THE INPUT -
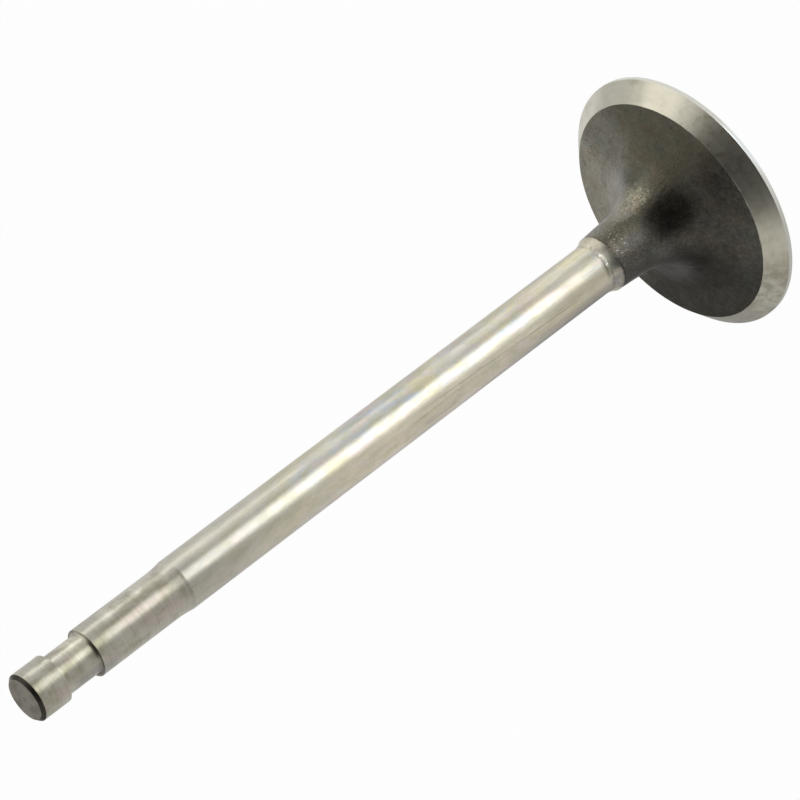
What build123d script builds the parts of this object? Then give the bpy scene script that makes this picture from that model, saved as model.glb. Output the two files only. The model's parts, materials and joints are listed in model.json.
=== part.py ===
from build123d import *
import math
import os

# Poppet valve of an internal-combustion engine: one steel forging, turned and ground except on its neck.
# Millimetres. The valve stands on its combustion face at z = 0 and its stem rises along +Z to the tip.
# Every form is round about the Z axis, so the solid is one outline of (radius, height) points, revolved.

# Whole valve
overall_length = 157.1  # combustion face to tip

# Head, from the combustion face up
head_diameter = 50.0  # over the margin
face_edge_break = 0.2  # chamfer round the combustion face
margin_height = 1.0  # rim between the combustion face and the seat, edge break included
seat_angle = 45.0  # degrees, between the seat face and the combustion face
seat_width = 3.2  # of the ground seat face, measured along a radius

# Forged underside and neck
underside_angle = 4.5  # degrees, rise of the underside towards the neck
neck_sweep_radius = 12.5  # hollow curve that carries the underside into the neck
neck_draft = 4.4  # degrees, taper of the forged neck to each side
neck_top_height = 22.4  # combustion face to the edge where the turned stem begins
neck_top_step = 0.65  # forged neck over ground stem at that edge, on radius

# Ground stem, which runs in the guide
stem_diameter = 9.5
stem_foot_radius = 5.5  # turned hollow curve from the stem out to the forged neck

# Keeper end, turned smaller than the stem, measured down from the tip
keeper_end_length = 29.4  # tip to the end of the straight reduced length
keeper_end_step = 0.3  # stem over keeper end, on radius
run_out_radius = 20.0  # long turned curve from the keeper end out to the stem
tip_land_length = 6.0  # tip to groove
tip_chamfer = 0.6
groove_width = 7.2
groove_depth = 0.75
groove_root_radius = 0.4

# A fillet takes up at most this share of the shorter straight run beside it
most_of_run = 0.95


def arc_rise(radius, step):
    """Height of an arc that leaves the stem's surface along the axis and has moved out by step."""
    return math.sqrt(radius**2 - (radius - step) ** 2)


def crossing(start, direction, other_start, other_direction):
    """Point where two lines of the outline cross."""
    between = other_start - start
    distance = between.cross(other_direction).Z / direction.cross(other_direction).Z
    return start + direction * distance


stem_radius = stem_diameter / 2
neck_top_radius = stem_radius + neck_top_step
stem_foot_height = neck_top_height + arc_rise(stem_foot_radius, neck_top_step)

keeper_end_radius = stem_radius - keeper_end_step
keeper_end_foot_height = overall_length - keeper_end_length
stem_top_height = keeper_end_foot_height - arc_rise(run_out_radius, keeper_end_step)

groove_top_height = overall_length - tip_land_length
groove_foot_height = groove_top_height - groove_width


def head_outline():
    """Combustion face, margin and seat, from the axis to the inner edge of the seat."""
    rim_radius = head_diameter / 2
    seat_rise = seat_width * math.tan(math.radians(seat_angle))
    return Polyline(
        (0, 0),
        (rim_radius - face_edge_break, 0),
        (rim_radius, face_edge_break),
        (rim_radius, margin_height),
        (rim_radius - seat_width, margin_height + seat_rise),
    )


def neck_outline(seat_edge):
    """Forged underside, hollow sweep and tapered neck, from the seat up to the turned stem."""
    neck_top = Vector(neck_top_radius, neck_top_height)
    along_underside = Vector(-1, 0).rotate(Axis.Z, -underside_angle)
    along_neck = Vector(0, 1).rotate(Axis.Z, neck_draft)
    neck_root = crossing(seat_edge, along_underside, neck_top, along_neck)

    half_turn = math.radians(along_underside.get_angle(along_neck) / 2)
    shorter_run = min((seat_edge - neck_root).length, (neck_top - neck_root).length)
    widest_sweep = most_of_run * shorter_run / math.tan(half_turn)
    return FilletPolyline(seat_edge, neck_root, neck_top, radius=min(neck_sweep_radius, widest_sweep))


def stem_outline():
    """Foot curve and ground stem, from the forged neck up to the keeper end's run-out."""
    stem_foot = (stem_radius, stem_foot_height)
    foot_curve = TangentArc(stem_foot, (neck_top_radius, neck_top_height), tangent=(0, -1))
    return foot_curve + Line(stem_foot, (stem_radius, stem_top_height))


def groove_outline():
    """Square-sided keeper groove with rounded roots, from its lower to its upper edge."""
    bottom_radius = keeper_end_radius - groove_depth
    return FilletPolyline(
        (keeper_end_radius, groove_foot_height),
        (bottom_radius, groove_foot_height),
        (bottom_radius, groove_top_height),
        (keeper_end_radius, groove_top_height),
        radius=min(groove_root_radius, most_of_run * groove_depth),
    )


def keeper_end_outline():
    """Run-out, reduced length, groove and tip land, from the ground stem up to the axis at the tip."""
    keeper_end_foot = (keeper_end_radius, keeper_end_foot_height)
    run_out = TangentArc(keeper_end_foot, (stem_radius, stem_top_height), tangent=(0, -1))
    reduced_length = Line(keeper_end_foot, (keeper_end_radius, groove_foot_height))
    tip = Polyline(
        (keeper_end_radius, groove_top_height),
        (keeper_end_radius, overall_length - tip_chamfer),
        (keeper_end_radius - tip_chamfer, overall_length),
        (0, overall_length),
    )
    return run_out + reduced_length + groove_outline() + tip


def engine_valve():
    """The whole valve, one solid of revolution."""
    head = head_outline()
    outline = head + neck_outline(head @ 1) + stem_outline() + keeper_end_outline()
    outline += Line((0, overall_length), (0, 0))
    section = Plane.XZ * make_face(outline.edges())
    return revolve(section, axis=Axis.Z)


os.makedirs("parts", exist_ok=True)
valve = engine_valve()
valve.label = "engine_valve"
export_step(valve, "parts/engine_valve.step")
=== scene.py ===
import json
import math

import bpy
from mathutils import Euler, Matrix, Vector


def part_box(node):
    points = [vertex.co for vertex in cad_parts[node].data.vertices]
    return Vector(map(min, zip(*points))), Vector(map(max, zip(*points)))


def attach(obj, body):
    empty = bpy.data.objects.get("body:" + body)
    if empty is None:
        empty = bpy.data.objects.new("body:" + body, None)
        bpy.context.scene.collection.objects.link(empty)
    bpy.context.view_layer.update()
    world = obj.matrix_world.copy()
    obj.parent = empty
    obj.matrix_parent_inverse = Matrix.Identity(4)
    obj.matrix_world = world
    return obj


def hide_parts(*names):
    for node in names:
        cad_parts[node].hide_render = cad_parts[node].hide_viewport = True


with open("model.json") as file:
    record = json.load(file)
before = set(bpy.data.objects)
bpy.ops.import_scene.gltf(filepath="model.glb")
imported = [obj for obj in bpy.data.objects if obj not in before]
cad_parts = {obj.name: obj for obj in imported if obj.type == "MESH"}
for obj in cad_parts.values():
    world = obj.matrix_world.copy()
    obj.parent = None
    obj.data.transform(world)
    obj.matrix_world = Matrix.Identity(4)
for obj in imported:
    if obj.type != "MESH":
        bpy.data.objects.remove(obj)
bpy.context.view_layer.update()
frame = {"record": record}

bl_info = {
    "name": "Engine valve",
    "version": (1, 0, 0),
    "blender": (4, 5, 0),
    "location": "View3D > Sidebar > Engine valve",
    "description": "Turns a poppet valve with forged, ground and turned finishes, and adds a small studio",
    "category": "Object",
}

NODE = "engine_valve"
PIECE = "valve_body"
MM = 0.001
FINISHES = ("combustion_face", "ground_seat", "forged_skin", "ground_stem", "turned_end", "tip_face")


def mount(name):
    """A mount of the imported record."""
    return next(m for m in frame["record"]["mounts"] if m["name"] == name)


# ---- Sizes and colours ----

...

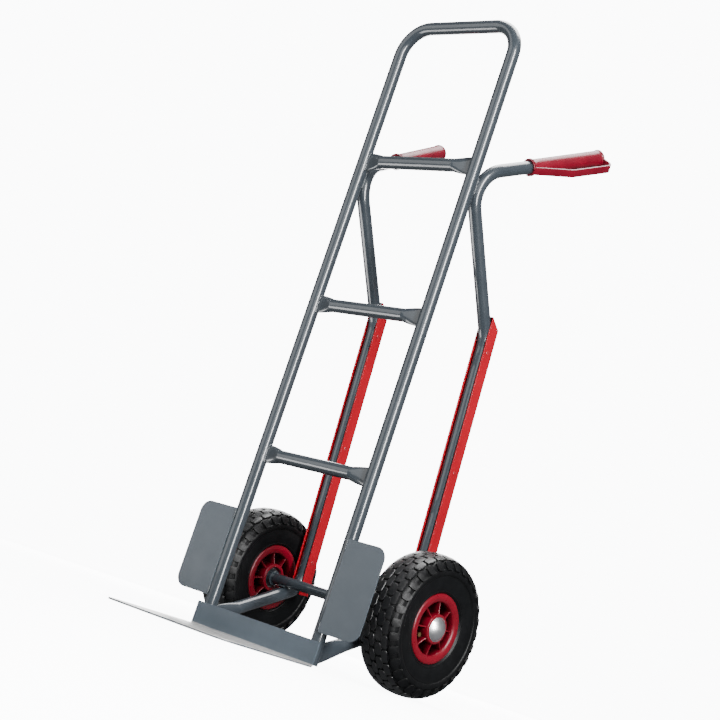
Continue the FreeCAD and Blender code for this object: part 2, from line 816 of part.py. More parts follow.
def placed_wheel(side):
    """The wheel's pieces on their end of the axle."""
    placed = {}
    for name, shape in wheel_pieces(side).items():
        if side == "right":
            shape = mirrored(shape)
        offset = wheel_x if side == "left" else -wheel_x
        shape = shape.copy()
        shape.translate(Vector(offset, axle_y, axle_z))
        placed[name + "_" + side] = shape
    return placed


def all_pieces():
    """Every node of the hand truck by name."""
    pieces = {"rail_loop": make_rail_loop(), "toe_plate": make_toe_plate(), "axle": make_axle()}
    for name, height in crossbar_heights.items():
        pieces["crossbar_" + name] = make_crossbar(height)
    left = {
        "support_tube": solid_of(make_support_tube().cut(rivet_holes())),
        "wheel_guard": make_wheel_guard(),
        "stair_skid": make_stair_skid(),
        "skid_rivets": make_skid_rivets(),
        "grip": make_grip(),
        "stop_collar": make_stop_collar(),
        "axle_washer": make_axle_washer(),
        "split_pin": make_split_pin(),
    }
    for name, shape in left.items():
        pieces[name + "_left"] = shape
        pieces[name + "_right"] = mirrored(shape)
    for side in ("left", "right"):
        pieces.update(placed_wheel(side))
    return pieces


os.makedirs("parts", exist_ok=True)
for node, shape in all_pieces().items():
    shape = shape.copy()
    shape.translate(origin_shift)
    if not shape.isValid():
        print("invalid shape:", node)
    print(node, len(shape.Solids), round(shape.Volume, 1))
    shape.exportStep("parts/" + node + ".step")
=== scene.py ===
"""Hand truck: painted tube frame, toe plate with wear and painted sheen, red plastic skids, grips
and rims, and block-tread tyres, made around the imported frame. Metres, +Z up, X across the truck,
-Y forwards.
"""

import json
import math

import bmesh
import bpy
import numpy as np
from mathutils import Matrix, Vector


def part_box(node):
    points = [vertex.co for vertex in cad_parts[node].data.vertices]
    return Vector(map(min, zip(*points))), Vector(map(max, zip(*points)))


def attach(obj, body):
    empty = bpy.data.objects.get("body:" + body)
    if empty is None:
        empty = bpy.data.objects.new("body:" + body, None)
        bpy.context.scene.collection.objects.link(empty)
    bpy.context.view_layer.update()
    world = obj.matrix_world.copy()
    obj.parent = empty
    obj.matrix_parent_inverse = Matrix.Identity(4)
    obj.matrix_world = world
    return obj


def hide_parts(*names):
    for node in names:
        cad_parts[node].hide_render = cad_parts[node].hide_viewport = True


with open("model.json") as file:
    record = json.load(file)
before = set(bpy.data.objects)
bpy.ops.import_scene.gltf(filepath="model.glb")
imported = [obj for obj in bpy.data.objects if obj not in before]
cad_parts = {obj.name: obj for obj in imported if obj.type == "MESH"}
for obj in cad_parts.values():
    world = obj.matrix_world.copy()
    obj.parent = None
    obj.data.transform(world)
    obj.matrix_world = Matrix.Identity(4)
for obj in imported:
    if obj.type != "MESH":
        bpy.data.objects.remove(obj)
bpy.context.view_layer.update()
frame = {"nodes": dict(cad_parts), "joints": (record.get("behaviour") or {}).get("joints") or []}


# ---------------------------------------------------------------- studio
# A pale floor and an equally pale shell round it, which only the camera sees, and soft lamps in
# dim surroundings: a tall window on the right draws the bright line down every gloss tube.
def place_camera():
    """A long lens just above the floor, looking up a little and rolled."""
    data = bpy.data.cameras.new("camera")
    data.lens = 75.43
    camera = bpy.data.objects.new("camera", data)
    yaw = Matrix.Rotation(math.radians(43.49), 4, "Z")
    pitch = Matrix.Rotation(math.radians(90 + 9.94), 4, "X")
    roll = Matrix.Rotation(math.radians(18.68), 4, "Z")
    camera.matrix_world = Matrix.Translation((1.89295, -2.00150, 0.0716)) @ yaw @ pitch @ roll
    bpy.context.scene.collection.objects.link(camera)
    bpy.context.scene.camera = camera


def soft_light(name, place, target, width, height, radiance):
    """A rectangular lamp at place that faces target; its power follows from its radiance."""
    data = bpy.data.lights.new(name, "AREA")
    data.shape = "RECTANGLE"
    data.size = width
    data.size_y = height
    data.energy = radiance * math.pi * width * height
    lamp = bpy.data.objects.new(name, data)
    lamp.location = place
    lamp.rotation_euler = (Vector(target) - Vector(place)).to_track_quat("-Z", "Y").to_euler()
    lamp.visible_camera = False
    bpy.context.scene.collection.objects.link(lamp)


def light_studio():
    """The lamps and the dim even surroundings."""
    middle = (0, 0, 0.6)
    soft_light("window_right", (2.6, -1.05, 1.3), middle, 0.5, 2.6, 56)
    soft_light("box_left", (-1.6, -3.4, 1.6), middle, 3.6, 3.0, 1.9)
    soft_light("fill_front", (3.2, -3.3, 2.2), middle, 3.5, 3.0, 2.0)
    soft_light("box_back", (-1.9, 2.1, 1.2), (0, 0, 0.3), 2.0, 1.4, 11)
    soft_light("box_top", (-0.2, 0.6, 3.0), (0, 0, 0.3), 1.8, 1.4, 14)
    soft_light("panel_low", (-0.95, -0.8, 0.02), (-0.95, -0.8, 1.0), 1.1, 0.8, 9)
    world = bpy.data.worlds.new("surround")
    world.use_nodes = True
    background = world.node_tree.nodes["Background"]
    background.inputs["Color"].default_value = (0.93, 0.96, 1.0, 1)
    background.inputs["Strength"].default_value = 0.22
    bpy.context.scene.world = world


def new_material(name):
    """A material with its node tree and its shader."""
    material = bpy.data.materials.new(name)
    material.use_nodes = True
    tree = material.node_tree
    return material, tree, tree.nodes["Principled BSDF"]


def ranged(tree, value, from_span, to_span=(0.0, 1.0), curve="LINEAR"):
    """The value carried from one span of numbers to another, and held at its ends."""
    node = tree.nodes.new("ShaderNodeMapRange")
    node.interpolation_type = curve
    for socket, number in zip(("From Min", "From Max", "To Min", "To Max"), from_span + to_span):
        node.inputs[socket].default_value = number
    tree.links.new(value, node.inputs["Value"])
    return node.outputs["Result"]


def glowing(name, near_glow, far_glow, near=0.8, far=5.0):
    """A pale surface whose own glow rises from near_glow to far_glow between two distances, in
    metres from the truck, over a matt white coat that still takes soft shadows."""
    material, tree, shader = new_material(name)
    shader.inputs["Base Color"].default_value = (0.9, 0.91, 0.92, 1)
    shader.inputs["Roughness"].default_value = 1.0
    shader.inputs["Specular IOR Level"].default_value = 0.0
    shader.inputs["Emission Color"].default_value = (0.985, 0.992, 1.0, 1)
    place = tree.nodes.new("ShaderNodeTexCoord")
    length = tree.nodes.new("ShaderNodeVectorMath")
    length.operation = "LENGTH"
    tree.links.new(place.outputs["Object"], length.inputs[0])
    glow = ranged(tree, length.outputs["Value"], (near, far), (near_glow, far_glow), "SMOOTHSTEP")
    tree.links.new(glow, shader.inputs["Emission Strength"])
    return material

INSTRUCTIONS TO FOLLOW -
Give the exact lines, and only those, from the line containing "What build123d script" through the line containing "seat_width = 3.2" in the entries above.

WRITTEN SOLUTION -
What build123d script builds the parts of this object? Then give the bpy scene script that makes this picture from that model, saved as model.glb. Output the two files only. The model's parts, materials and joints are listed in model.json.
=== part.py ===
from build123d import *
import math
import os

# Poppet valve of an internal-combustion engine: one steel forging, turned and ground except on its neck.
# Millimetres. The valve stands on its combustion face at z = 0 and its stem rises along +Z to the tip.
# Every form is round about the Z axis, so the solid is one outline of (radius, height) points, revolved.

# Whole valve
overall_length = 157.1  # combustion face to tip

# Head, from the combustion face up
head_diameter = 50.0  # over the margin
face_edge_break = 0.2  # chamfer round the combustion face
margin_height = 1.0  # rim between the combustion face and the seat, edge break included
seat_angle = 45.0  # degrees, between the seat face and the combustion face
seat_width = 3.2  # of the ground seat face, measured along a radius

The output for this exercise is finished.